Goal — Repeat every line, exactly, from the very first through the one where "from math import cos, radians, sin" appears. Add nothing else.

Recorded information —

────────────────────────────────────────

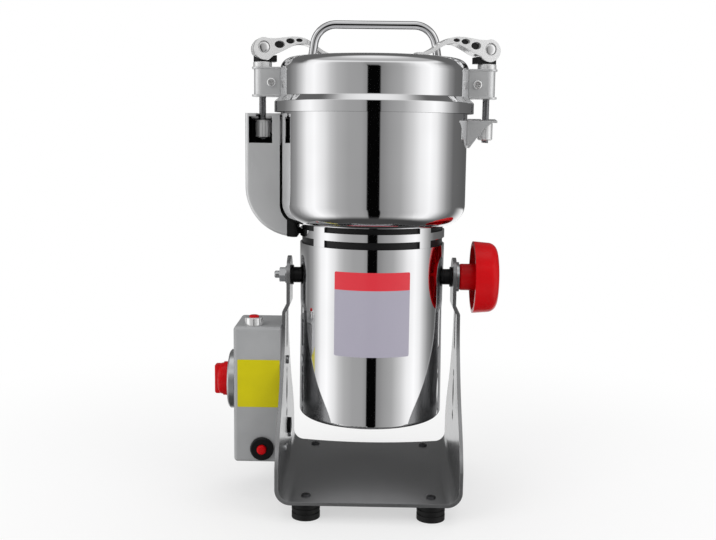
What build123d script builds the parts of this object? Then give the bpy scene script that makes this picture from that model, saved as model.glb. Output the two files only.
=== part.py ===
from build123d import *
import os
from math import cos, radians, sin

# Electric grain mill. Sizes are in millimetres. Heights count from the floor under the feet,
# X and Y from the upright axis of the mill, and the front is at -Y.

# Fits
RUN = 0.06               # radial clearance of what turns or slides in a hole
SLIP = 0.1               # gap between neighbours that are fastened together
AIR = 0.3                # gap between pieces that move past one another

# Stand, bent from one sheet
SHEET = 2.8
FOOT_HEIGHT = 13.5
FOOT_R = 10.9
FOOT_IN = 23.0           # from an arm's outer face to the middle of a foot
FOOT_Y = 62.5
STAND_HALF_DEPTH = 76.0
STAND_BEND_R = 12.0
REAR_SAG = 7.0           # how far the rear edge of the plate curves in
WING_TOP = 41.0          # height up to which an arm keeps the full depth
PIVOT_Z = 178.2
HEAD_R = 15.5            # round end of an arm
NECK_HALF = 14.0         # half width of an arm below its head
JOGGLE = 3.4             # inward step of an arm's head
JOGGLE_DROP = 22.0       # from the pivot down to the step
WAIST = [(0.790, 0.197), (0.436, 0.412), (0.161, 0.654)]  # an arm's flank: shares of its way in and up
SLOT_DROP = 42.5         # from the pivot down to the arm's slot, hole, leaf and diamond
HOLE_DROP = 79.2
LEAF_DROP = 95.2
DIAMOND_DROP = 114.7
SCREW_R = 2.0            # screws of stand, box and brackets
SCREW_HOLE_R = 2.1

# Motor unit
MOTOR_R = 57.5
MOTOR_WALL = 1.2
MOTOR_RISE = 27.6        # from the pivot up to the top of the housing
MOTOR_HEIGHT = 138.5
MOTOR_ROUND = 3.0
BOSS_LENGTH = 7.2        # from the housing to an arm's head
BOSS_R = 6.3
PIVOT_STUD_R = 3.0
PIVOT_WASHER_R = 8.0
PIVOT_WASHER = 1.6
VENT_GAP = 15.2          # from the housing up to the bowl

# Bowl and lid
BOWL_R = 73.2
BOWL_WALL = 1.5
BOWL_ROUND = 16.0
BOWL_HEIGHT = 95.0
RIM_WIDTH = 2.4          # how far the machined rim stands out
RIM_HEIGHT = 6.0
LID_WALL = 1.2
LID_OVER = 0.4           # how far the lid's wall stands outside the bowl's
LID_RISE = 33.2          # from the bowl's rim to the top of the lid
LID_ROUND = 9.6
SKIRT_OVER = 2.4         # from the machined rim out to the skirt's outer face
SKIRT_DROP = 8.5         # from the bowl's rim down to the lower edge of the skirt
SHOULDER = 4.0           # height of the cone from the lid's wall to its skirt
HANDLE_R = 3.2
HANDLE_FOOT_X = 49.1
HANDLE_TOP_X = 45.0
HANDLE_RISE = 26.0       # from the lid's top to the middle of the bar
HANDLE_BEND = 17.0

# Clamps: a lever with a cam pulls a threaded rod, whose nut hooks under a bracket on the bowl
ROD_REACH = 14.5         # from the bowl's wall to the rod
ROD_R = 2.5
NUT_R = 5.8
NUT_HEIGHT = 13.8
ROD_TAIL = 1.9           # rod below the nut
HOOK_DROP = 14.6         # from the bowl's rim down to the hook plate's underside
HOOK_RAMP = 0.1          # rise of the hook plate towards its mouth, per unit of way
CLAMP_YAW = 16.0         # degrees by which a lever passes beside the handle
EAR_REACH = 20.3         # outer end of a clamp bracket, from the lid's wall
EAR_LIP = 1.5
EAR_HALF = 10.0
EAR_LOW = 3.2            # from the bowl's rim up to the bracket
EAR_HEIGHT = 22.7
EAR_SHEET = 1.5
WASHER_R = 7.3
WASHER_HEIGHT = 4.3
CAM_R = 9.8
CAM_FALL = 2.4           # how far the cam lets the rod down
CAM_TURN = 120.0         # degrees the lever turns for it
SADDLE_SHIFT = 0.6
SADDLE_BASE = 0.9
CROSS_R = 4.6            # pin through the lever that takes the rod
LEVER_HALF = 7.0
FORK_HALF = 2.9
POCKET_HALF = 3.6        # from a lever's middle to the floor of its pockets

# Switch guard beside the bowl
GUARD_REACH = 26.5
GUARD_HALF = 16.0
GUARD_SHEET = 1.5
GUARD_TOP_DROP = 9.7     # from the bowl's rim
GUARD_ROUND = 39.2
GUARD_DUCT = 10.7        # height of the duct under the bowl
GUARD_GAP = 1.2          # seam between the guard's front wall and the bowl
DUCT_BUSH = 9.5          # from the motor's wall to the end of the duct, closed by a bush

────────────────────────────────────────

Solution for this exercise —
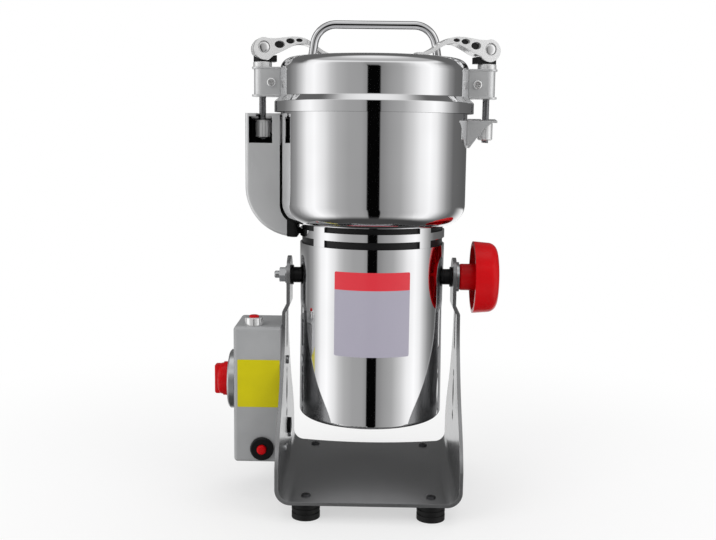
What build123d script builds the parts of this object? Then give the bpy scene script that makes this picture from that model, saved as model.glb. Output the two files only.
=== part.py ===
from build123d import *
import os
from math import cos, radians, sin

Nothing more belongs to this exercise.